Холуй думал: «В сущности, все они дружат. Ругаются, дерутся, как звери, а в сущности, они вместе. Только я для них чужой».
«У нее были толстые, белые, гладкие ноги, прямо хоть укуси». Альберто перечитал фразу, прикинул, хватит ли секса, и решил, что хватит. Солнце сочилось сквозь грязные стекла беседки, грело ему спину, а он лежал на полу, подперев подбородок рукой. Карандаш застыл над полуисписанным листом бумаги. Кругом, среди пыли, окурков, обгорелых спичек, валялись другие листы, и чистые и готовые. Беседка стояла недалеко от бараков, в маленьком садике, рядом с замшелым, пустым бассейном, над которым летали тучи москитов. Никто – даже полковник – не знал, зачем тут беседка. Она стояла на четырех столбах, в двух метрах от земли. Наверное, ни один человек не поднимался по ее узкой, кривой лесенке, пока Ягуар не придумал открыть двери специальным крючком, который мастерили чуть ли не всем взводом. Именно их взвод нашел беседке применение – здесь скрывались те, кто хотел поспать в учебное время. «Комната вся тряслась, как будто было землетрясение. Женщина стонала, рвала на себе волосы…» Он сунул карандаш в рот, перечитал всю страницу и прибавил еще одну фразу: «Последние укусы понравились ей больше всего, и она обрадовалась, что он придет завтра». Альберто взглянул на листы, исписанные синими буквами. Меньше чем за два часа он написал четыре рассказика. Неплохо! До свистка – конца занятий – оставалось несколько минут. Он перекувырнулся и полежал на спине, расслабив все мышцы. Теперь солнце грело лицо, но глаза закрывать не пришлось – грело оно слабо.

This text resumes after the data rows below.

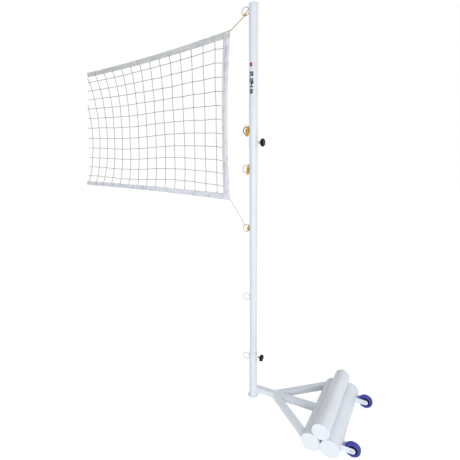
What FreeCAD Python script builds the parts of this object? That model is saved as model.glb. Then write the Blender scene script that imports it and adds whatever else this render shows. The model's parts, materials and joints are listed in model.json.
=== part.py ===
import FreeCAD, Part
import Sketcher
import math
import os
import re

# A free-standing net post on a weighted, wheeled base, with the length of net that is tied to it.
# Millimetres. The origin is on the floor under the post's axis, +Z is up, the base runs along +X
# from the post, the net along -X.

V = FreeCAD.Vector
ALONG_X = FreeCAD.Rotation(V(0, 1, 0), 90)
ALONG_Y = FreeCAD.Rotation(V(1, 0, 0), -90)
BACK_ALONG_Y = FreeCAD.Rotation(V(1, 0, 0), 90)
UPRIGHT = FreeCAD.Rotation()

SIZES = {
    # foot and socket
    "foot_pad_dia": 66.0,
    "foot_pad_thick": 3.0,
    "foot_plate_dia": 74.0,
    "foot_plate_thick": 8.0,
    "foot_round": 2.0,
    "socket_clearance": 0.6,
    "socket_wall": 2.5,
    "socket_top": 345.0,
    # mast, the lower tube of the post
    "mast_dia": 50.8,
    "mast_wall": 2.5,
    "mast_top": 2090.0,
    "seat_gap": 0.3,
    "plug_flange": 4.0,
    "plug_insert": 18.0,
    "plug_clearance": 0.2,
    # upper tube of the post, which slides over the mast
    "upper_clearance": 0.2,
    "upper_wall": 1.4,
    "upper_bottom": 1743.0,
    "post_height": 2550.0,
    "cap_thick": 4.0,
    "cap_insert": 20.0,
    # clamp screws and their knobs
    "lower_knob_height": 313.0,
    "upper_knob_height": 1772.0,
    "knob_dia": 48.0,
    "knob_width": 18.0,
    "knob_gap": 13.5,
    "knob_round": 3.0,
    "knob_notch_dia": 14.0,
    "knob_notches": 6,
    "knob_bore_depth": 12.0,
    "screw_dia": 10.0,
    "screw_clearance": 0.25,
    "screw_tip_gap": 0.3,
    "screw_tip_length": 2.0,
    "weld_nut_flats": 17.0,
    "weld_nut_depth": 11.0,
    # rope rings
    "ring_dia": 52.0,
    "dark_ring_dia": 47.0,
    "ring_wire": 5.0,
    "ring_seat": 1.0,
    "ring_top_drop": 34.0,
    "ring_dark_height": 1846.0,
    "ring_spare_height": 1611.0,
    "ring_tie_height": 1228.0,
    "ring_low_height": 751.0,
    "ring_base_height": 303.0,
    # arm and its two branches, square tubes
    "arm_size": 38.0,
    "arm_wall": 2.5,
    "arm_height": 62.0,
    "branch_start": 163.0,
    "branch_spread": 252.0,
    # ballast pipes
    "pipe_dia": 114.3,
    "top_pipe_dia": 101.6,
    "pipe_wall": 3.6,
    "pipe_length": 590.0,
    "pipe_offset": 503.0,
    "pipe_gap": 0.3,
    "end_plate_thick": 5.0,
    "end_plate_round": 1.5,
    "core_clearance": 0.3,
    # wheels
    "wheel_dia": 90.0,
    "wheel_round": 6.0,
    "wheel_inset": 65.0,
    "wheel_gap": 12.4,
    "wheel_lift": 7.6,
    "tyre_side_gap": 2.5,
    "hub_dia": 55.0,
    "hub_rim_thick": 5.0,
    "hub_rim_inset": 1.0,
    "hub_web_width": 10.0,
    "hub_boss_wall": 5.4,
    "hub_end_gap": 0.5,
    "cheek_gap": 33.0,
    "cheek_thick": 4.0,
    "cheek_width": 34.0,
    "axle_dia": 10.0,
    "axle_clearance": 0.2,
    "spacer_wall": 2.8,
    "bearing_clearance": 0.1,
    "bolt_head_thick": 6.4,
    "bolt_flats": 17.0,
    "axle_nut_thick": 8.0,
    "bolt_end": 3.0,
    # net, seen square on: a place is a distance from the post's axis
    "net_start_top": 158.0,
    "net_start_bottom": 173.0,
    "net_end_top": 1403.0,
    "net_end_bottom": 1521.0,
    "top_middle_place": 748.0,
    "bottom_middle_place": 660.0,
    "top_edge_start": 2433.0,
    "top_edge_middle": 2367.0,
    "top_edge_end": 2323.0,
    "bottom_edge_start": 1406.0,
    "bottom_edge_middle": 1434.0,
    "bottom_edge_end": 1464.0,
    "top_band_start_width": 38.0,
    "top_band_end_width": 31.0,
    "bottom_band_start_width": 41.0,
    "bottom_band_end_width": 29.0,
    "side_band_width": 46.0,
    "tape_thick": 2.4,
    "hem_wall": 1.5,
    "cord_clearance": 0.2,
    "twine_dia": 2.8,
    "net_rows": 12,
    "top_row_share_start": 0.5,
    "top_row_share_end": 0.65,
    "bottom_row_share_start": 0.7,
    "bottom_row_share_end": 0.6,
    "row_lift_start": 4.0,
    "row_lift_end": 25.0,
    "row_bend_start": 2.3,
    "row_bend_end": 14.5,
    "row_middle": 0.45,
    "net_pitch": 85.0,
    "first_column": 58.0,
    # ropes
    "rope_dia": 5.0,
    "thin_rope_dia": 4.0,
    "turn_gap": 0.5,
    "hank_clearance": 0.4,
    "hank_upper_radius": 9.5,
    "hank_middle_radius": 7.0,
    "hank_lower_radius": 4.6,
    "hank_upper_place": 37.0,
    "hank_middle_place": 34.0,
    "hank_lower_place": 33.0,
    "hank_upper_turns": 8,
    "hank_middle_turns": 8,
    "hank_lower_turns": 6,
    "hank_upper_tail": 24.0,
    "hank_middle_tail": 18.0,
    "hank_lower_tail": 12.0,
    "hank_back_length": 22.0,
    "head_rope_lead": 9.0,
    "foot_rope_lead": 8.0,
    "knot_gap": 0.6,
    "knot_turns": 3,
    "knot_start": 8.0,
}

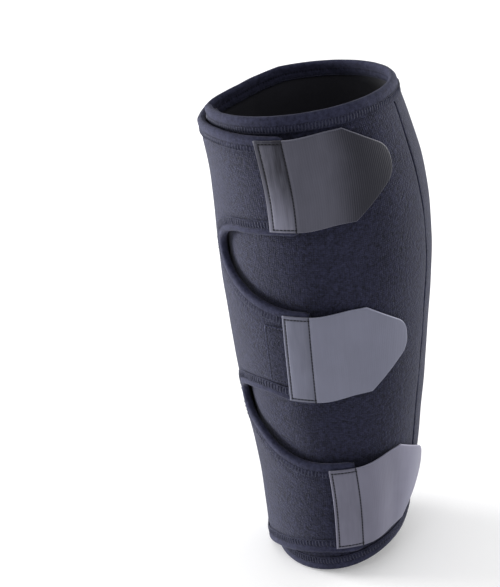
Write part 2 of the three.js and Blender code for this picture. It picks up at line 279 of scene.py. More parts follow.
# level, width, depth, right, back, as shares of the length and of the hollow's width
ovals = np.array(
    [
        (-0.5, 0.642, 0.733, -0.076, -0.111),
        (-0.333, 0.749, 0.836, -0.03, -0.068),
        (-0.167, 0.862, 0.942, -0.017, -0.025),
        (0.0, 0.947, 1.013, 0.0, 0.0),
        (0.167, 1.0, 1.047, 0.014, 0.007),
        (0.333, 0.965, 0.987, 0.003, -0.032),
        (0.5, 0.893, 0.908, -0.069, -0.082),
    ]
)
# level, and degrees that the seam leans by
seam_slant = np.array(
    [(-0.5, -5.5), (-0.25, -5.0), (0.0, -1.0), (0.2, 1.5), (0.36, 0.5), (0.5, 3.5)]
)
# level, and how much higher the hem is in front, on the right, and on both sides
upper_hem = (0.5, 0.0096, 0.0087, 0.0)
lower_hem = (-0.5, -0.0016, 0.0286, 0.0073)


def along(table, column, at):
    """A smooth curve through a table's rows, straight past both ends."""
    key, value = table[:, 0], table[:, column]
    row = np.arange(len(key))
    before, after = np.maximum(row - 1, 0), np.minimum(row + 1, len(key) - 1)
    slope = (value[after] - value[before]) / (key[after] - key[before])
    at = np.asarray(at, float)
    i = np.clip(np.searchsorted(key, at, side="right") - 1, 0, len(key) - 2)
    span = key[i + 1] - key[i]
    t = (at - key[i]) / span
    curve = (
        (2 * t**3 - 3 * t**2 + 1) * value[i]
        + (t**3 - 2 * t**2 + t) * span * slope[i]
        + (3 * t**2 - 2 * t**3) * value[i + 1]
        + (t**3 - t**2) * span * slope[i + 1]
    )
    curve = np.where(at <= key[0], value[0] + slope[0] * (at - key[0]), curve)
    return np.where(at >= key[-1], value[-1] + slope[-1] * (at - key[-1]), curve)


def place(turn, z, height):
    """The points at turns in degrees and levels, heights above the wall, in millimetres."""
    turn, z, height = np.broadcast_arrays(turn, z, height)
    at = z / wrap_length
    c, s = np.cos(np.radians(turn)), np.sin(np.radians(turn))
    half_width = along(ovals, 1, at) * hollow_width / 2
    half_depth = along(ovals, 2, at) * hollow_width / 2
    radius = 1 / np.hypot(c / half_width, s / half_depth) + height
    right, back = along(ovals, 3, at) * hollow_width, along(ovals, 4, at) * hollow_width
    return np.stack([right + radius * c, back + radius * s, z], -1)


def per_degree(turn, z, height):
    """How many millimetres of cloth a degree takes."""
    turn = np.asarray(turn)
    return np.linalg.norm(place(turn - 0.5, z, height) - place(turn + 0.5, z, height), axis=-1)


def turn_after(turn, z, distance, height, steps=26):
    """The turns that a cloth's length reaches."""
    turn = np.asarray(turn, float) + 0 * np.asarray(z) + 0 * np.asarray(distance)
    for _ in range(steps):
        turn = turn + distance / steps / per_degree(turn, z, height)
    return turn


def ease(at, low, high):
    t = np.clip((np.asarray(at, float) - low) / (high - low), 0, 1)
    return t * t * (3 - 2 * t)


def hem_level(hem, turn):
    t = np.radians(turn)
    return wrap_length * (
        hem[0] - hem[1] * np.sin(t) + hem[2] * np.cos(t) + hem[3] * np.cos(2 * t)
    )


def front_top_level(turn):
    """The front panel's upper hem, which drops towards its hidden corner."""
    drop = corner_drop * (1 - ease(turn, hidden_turn, hidden_turn + corner_span))
    return hem_level(upper_hem, turn) - drop


climb_end = hidden_turn + 360 - climb_lead


def climbed(turn):
    """How far the outer layer has climbed over the inner layer's hidden edge."""
    return layer_lift * ease(turn, climb_end - climb_span, climb_end)


def layer(turn, z, height):
    """Points on the inner layer, or past the climb on the outer one."""
    return place(turn, z, climbed(turn) + height)


def slanted(turn, z):
    """The cloth follows the seam's slant over the seam's ease."""
    share = np.maximum(0, 1 - np.abs(turn - seam_turn) / slant_ease)
    return turn + share * along(seam_slant, 1, z / wrap_length)


def ripple(a, b, seed, size):
    """Slow waves from -1 to 1, about a size long, the same on every run."""
    random = np.random.default_rng(seed)
    total = 0
    for _ in range(7):
        angle, phase = random.uniform(0, math.pi), random.uniform(0, 2 * math.pi)
        pace = 2 * math.pi / size * random.uniform(0.6, 1.5)
        total = total + np.sin(pace * (a * math.cos(angle) + b * math.sin(angle)) + phase)
    return total / 4


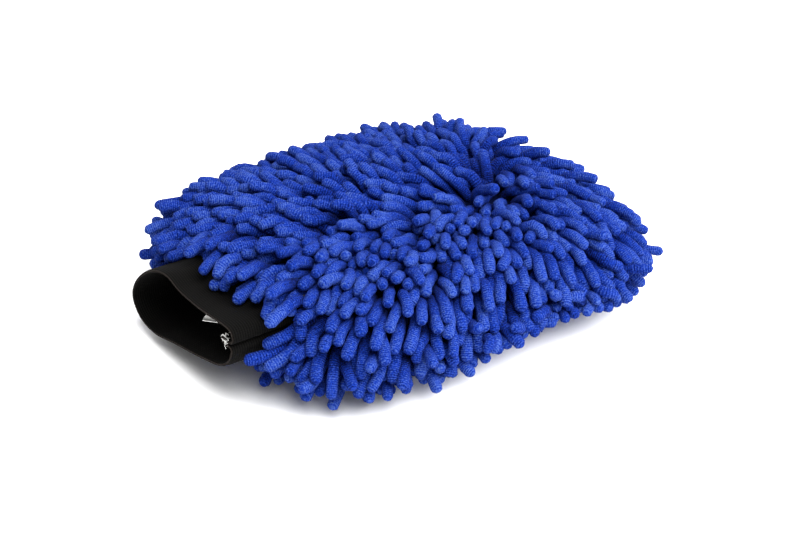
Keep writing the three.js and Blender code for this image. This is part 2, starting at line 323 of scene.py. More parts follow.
@dataclass(frozen=True)
class Pillow:
    """A superellipse in plan carried into another in section: |x/a|^P + (|y/b|^n + |z/c|^n)^(P/n) = 1."""

    wrist: float
    tip: float
    side: float
    rise: float
    drop: float
    seam: float
    plan: float = 4.5
    top: float = 2.6
    palm: float = 3.5

    @property
    def middle(self) -> float:
        """Half way along X."""
        return (self.wrist + self.tip) / 2

    @property
    def reach(self) -> float:
        """Half the length along X."""
        return (self.tip - self.wrist) / 2

    def inset(self, depth: float) -> "Pillow":
        """The same pillow, this much smaller on every side."""
        return Pillow(
            self.wrist + depth,
            self.tip - depth,
            self.side - depth,
            self.rise - depth,
            self.drop - depth,
            self.seam,
            self.plan,
            self.top,
            self.palm,
        )

    def point(self, turn: Array, round_turn: Array) -> Array:
        """Points on the surface, each power of sine and cosine keeping its sign.

        x = reach cos^(2/P) turn. y = side sin^(2/P) turn cos^(2/n) round_turn, and z is the same with sines.

        Args:
            turn: from 0 at the fingertips to pi at the wrist.
            round_turn: the turn about X from +Y.

        Returns:
            The points.
        """
        ring = np.sin(turn) ** (2 / self.plan)
        above = np.sin(round_turn) > 0
        power = np.where(above, 2 / self.top, 2 / self.palm)
        height = np.where(above, self.rise, self.drop)
        x = self.middle + self.reach * signed_power(np.cos(turn), 2 / self.plan)
        y = self.side * ring * signed_power(np.cos(round_turn), power)
        z = self.seam + height * ring * signed_power(np.sin(round_turn), power)
        return np.stack(np.broadcast_arrays(x, y, z), -1)

    def distance(self, points: Array) -> tuple[Array, Array]:
        """How far points stand outside the surface, to first order, and the outward direction there.

        Args:
            points: any number of points.

        Returns:
            The signed distances and the unit normals.
        """
        x = (points[..., 0] - self.middle) / self.reach
        y = points[..., 1] / self.side
        above = points[..., 2] > self.seam
        height = np.where(above, self.rise, self.drop)
        power = np.where(above, self.top, self.palm)
        z = (points[..., 2] - self.seam) / height
        wide, tall = np.abs(y) + 1e-9, np.abs(z) + 1e-9
        section = (wide**power + tall**power) ** (1 / power)
        level = (np.abs(x) ** self.plan + section**self.plan) ** (1 / self.plan)
        gain_x = (np.abs(x) / level) ** (self.plan - 1) * np.sign(x) / self.reach
        gain = (section / level) ** (self.plan - 1)
        gain_y = gain * (wide / section) ** (power - 1) * np.sign(y) / self.side
        gain_z = gain * (tall / section) ** (power - 1) * np.sign(z) / height
        slope = np.stack([gain_x, gain_y, gain_z], -1)
        size = np.maximum(np.linalg.norm(slope, axis=-1), 1e-9)
        return (level - 1) / size, slope / size[..., None]

    def even_turns(self, count: int, stop: float = math.pi) -> Array:
        """Turns from the fingertips towards stop that are evenly spaced along the top of the pillow.

        Args:
            count: how many.
            stop: the turn that isn't passed.

        Returns:
            The turns, which go up.
        """
        fine = np.linspace(0.0, 1.0, FINE_STEPS) ** 2 * 0.5
        fine = math.pi * np.concatenate([fine, 1 - fine[-2::-1]])
        fine = fine[fine <= stop + 1e-9]
        line = self.point(fine, np.full_like(fine, 0.25 * math.pi))
        run = running_length(line)
        return np.interp(np.linspace(0.0, run[-1], count), run, fine)

    def even_round(self, count: int, half: Half) -> Array:
        """Turns about X over one half that are evenly spaced along its widest section, from +Y to -Y.

        Args:
            count: how many.
            half: which half of the pouch.

        Returns:
            The turns.
        """
        fine = np.linspace(0.0, 1.0, FINE_STEPS) ** 2 * 0.5
        fine = math.pi * np.concatenate([fine, 1 - fine[-2::-1]]) * half.value
        line = self.point(np.full_like(fine, math.pi / 2), fine)
        run = running_length(line)
        return np.interp(np.linspace(0.0, run[-1], count), run, fine)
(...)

Во время обеда вся столовая вдруг осветилась, и назойливый гул голосов немедленно стих. Тысяча пятьсот кадетов повернулись к окнам. И правда, на золотой от солнца траве чернели тени корпусов. С тех пор как Альберто поступил в училище, солнце ни разу не показывалось в октябре.
Он тут же подумал: «Пойду в беседку писать». Когда построились, он прошептал Холую: «Если будет поверка, отзовись за меня», – и в учебном корпусе, улучив минуту, когда сержант отвлекся, юркнул в умывалку. Кадеты пошли в классы, а он по-быстрому проскользнул в беседку. Он написал единым духом три рассказика по четыре страницы; только на последнем, четвертом, почувствовал, что выдыхается, ему захотелось бросить карандаш и помечтать ни о чем. Сигареты кончились несколько дней назад, и он пытался курить окурки с полу, но хватало затяжки на две, табак слежался, а от пыли першило в горле.